My main question, and the most baffling part of this legislation, is why are students not allowed to possess individuality? Should we be encouraging students to question and hide their identity without a reliable authority figure to help them understand? To use a comprehensible example, I know I didn’t receive an abundance of trustworthy information on sexuality in middle school or high school, nor did it feel like a safe space to bring up these issues. I had a very straight, cisgender-oriented health class. Even with a school organization (like the Gender and Sexuality Alliance, GSA) to learn more from, help was only privy to those who knew to seek out the club, those who felt comfortable enough to attend, or those who already cared beforehand. If we prevent students who are curious about gender and sexuality from broaching the subject at all, they can’t truly understand their identities. Teachers and parents of these children should understand that what’s best for them is introducing the ideas properly and allowing kids to be themselves. If students are forced to come out and reveal their gender and sexuality in this environment, their safety would be directly violated.

Actually, silence in the education system is killing children. That sounds blunt, but is it? 

Think about it this way. If an entire state passes a bill making the very utterance of the word “gay” taboo, would it not be censoring queer students and their beliefs entirely? Correct knowledge will be impossible to come by, and students will be left in the dark about the truth behind terminology. Also, from experience, I know that in the wake of silence, rumors begin. This will of course create discrimination against and harrassment of students.
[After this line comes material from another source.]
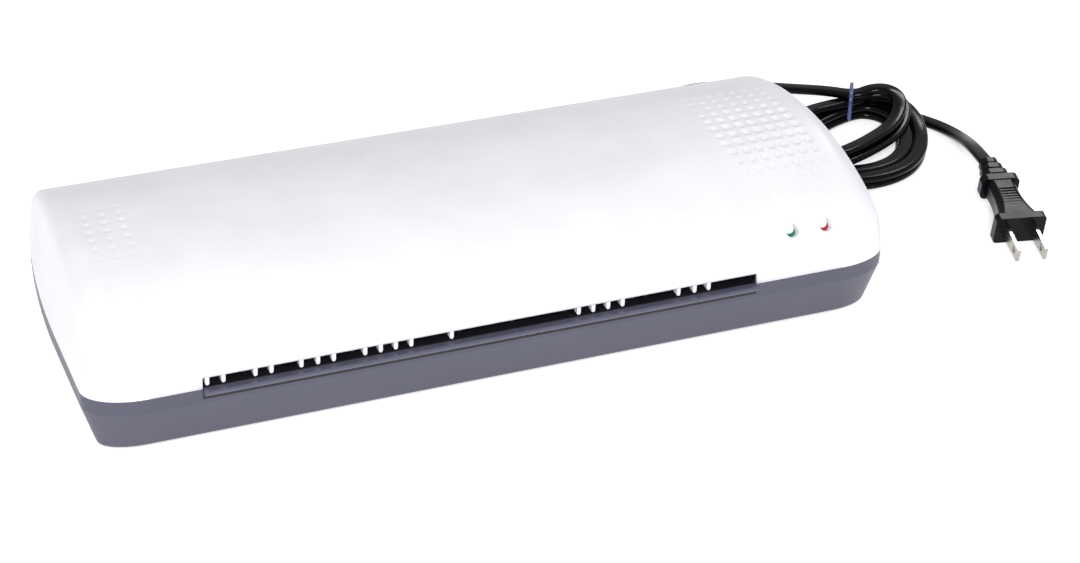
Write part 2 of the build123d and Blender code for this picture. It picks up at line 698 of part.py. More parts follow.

It’s textbook homophobia (in case you didn’t know: homophobia is irrational fear of, aversion to, or discrimination against homosexuality or gay people) and honestly it’s textbook bullying (abuse and mistreatment of someone vulnerable by someone stronger/more powerful). It would be redundant of schools to endlessly denounce bullying the way they do if they plan to encourage bullying with willful ignorance at the same time. 

All this is true without even mentioning the notion that bullying and misinformation are mentally damaging, particularly for teenagers. When children such as those in the LGBTQ+ community are not affirmed in their identities, not only do they lose sight of who they are, but their confusion is perpetuated and spread onto others. Thoughts of I am broken are not disputed, rather guaranteed and reaffirmed. So kids are mentally damaged, their self-esteem is effectively shot to zero, and adolescent suicide rates increase. 

If we don’t want to ruin the lives of children (in a world where it should be obvious at this point that straight and cisgender aren’t the default), then how do we bring about the change, and prevent blatant discrimination like the “Don’t Say Gay” bill? My most effective suggestion is to support the people in your life who are considering a change in gender identity or sexuality. Learn more, and allow people around you to learn more. Tell lawmakers to oppose the bill. Find organizations, such as the Center for the Study of Social Policy (CSSP), who turn ideas into actions and change policies to support LGBTQ+ families. And, wherever you can, promote conversations. Anyone and everyone can quell the silence and its destruction on our progress.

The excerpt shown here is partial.